**AIM OF THE TASK:** The records below are made of lines; count those holding the word "bending" and give the number only.

**DATA ENTRIES:**
━━━
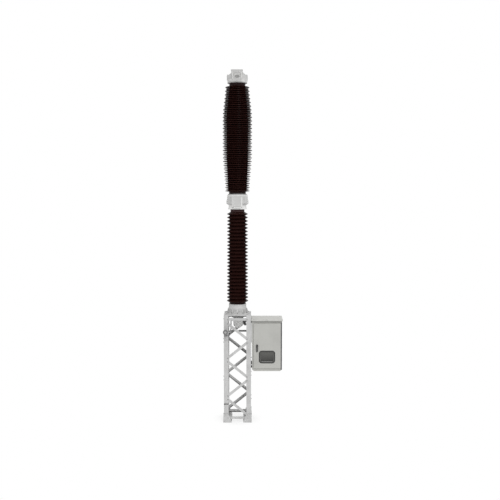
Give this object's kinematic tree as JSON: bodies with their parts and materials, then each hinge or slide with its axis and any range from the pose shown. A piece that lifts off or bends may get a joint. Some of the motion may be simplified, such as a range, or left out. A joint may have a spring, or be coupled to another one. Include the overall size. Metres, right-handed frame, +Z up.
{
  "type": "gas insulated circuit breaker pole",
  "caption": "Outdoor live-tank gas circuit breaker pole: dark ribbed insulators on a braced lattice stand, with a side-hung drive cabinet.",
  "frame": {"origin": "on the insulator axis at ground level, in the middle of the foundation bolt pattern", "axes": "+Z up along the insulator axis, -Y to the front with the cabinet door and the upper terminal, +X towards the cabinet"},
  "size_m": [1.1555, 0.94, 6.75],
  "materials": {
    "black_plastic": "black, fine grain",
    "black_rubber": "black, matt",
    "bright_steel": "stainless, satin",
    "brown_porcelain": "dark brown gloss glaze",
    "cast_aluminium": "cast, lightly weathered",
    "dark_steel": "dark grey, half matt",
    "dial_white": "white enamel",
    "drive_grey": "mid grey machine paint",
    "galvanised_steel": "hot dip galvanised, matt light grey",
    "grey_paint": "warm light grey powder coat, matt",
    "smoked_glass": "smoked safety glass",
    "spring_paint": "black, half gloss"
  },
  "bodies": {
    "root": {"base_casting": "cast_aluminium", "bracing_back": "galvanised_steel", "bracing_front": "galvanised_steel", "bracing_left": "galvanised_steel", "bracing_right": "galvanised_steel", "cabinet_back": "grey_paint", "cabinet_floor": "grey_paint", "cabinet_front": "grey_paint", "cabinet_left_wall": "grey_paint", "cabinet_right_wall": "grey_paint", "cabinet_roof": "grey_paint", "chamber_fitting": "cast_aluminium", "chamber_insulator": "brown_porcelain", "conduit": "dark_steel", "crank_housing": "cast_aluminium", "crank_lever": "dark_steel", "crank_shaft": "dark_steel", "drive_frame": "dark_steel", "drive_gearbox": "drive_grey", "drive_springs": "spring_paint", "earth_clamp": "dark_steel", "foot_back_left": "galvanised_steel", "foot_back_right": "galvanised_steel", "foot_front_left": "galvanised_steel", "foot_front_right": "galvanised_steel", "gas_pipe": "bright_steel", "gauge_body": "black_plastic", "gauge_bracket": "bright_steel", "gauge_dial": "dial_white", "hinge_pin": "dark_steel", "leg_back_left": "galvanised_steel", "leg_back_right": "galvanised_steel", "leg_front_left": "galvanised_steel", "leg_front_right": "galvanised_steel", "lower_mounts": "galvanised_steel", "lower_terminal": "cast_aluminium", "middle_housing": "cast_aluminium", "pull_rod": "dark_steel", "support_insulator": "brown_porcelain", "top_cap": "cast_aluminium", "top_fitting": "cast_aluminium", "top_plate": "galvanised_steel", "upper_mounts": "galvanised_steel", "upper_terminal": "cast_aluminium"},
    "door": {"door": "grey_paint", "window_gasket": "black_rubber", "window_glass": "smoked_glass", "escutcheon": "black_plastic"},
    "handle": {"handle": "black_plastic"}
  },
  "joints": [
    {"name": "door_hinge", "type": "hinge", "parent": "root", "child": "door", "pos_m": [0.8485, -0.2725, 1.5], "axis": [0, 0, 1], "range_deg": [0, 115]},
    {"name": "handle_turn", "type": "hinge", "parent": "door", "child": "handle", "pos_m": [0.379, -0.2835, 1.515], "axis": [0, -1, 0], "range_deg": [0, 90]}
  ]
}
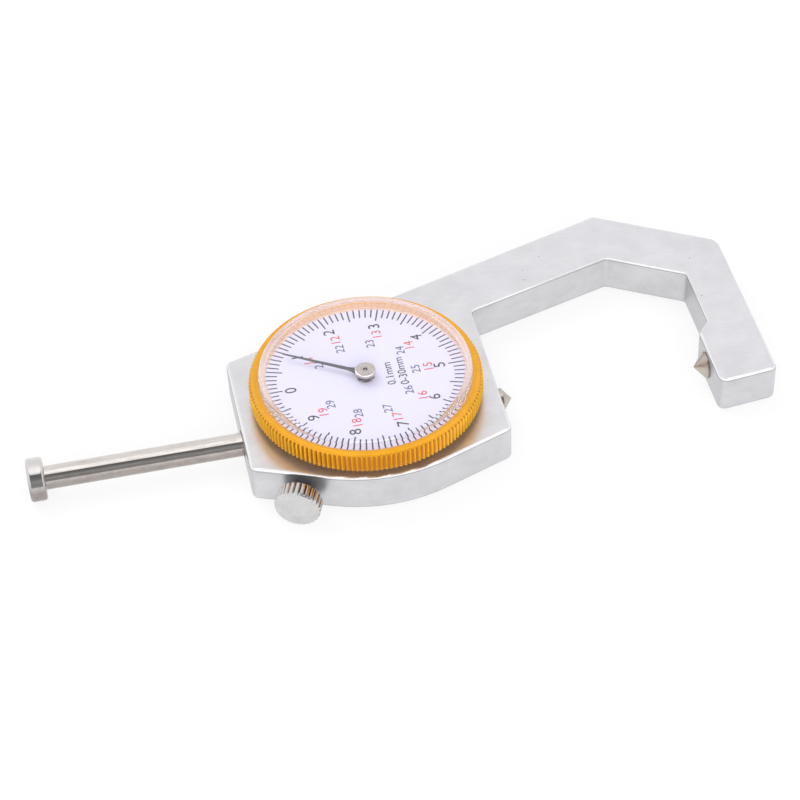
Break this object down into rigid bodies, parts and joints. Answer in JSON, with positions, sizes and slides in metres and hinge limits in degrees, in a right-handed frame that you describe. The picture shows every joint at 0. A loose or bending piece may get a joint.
━━━
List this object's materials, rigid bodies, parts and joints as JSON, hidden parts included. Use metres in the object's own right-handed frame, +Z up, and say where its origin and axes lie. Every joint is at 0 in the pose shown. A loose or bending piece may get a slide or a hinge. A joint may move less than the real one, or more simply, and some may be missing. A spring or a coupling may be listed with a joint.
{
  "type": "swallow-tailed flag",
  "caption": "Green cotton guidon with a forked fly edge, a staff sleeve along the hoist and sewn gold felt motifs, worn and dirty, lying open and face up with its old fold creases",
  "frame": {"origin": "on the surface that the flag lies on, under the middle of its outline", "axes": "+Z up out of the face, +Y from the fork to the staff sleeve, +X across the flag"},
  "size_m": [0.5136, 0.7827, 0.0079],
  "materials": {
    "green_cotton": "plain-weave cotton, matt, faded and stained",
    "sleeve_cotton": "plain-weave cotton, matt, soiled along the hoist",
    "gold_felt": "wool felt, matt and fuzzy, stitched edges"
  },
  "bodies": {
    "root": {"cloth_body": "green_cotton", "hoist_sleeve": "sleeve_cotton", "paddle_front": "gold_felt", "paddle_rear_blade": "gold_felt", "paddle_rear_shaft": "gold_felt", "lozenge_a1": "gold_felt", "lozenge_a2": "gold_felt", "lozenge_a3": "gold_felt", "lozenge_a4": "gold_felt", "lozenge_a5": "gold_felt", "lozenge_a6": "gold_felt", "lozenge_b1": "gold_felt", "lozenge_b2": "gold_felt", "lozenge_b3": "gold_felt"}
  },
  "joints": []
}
━━━
**ANSWER FOR THE TASK:** 2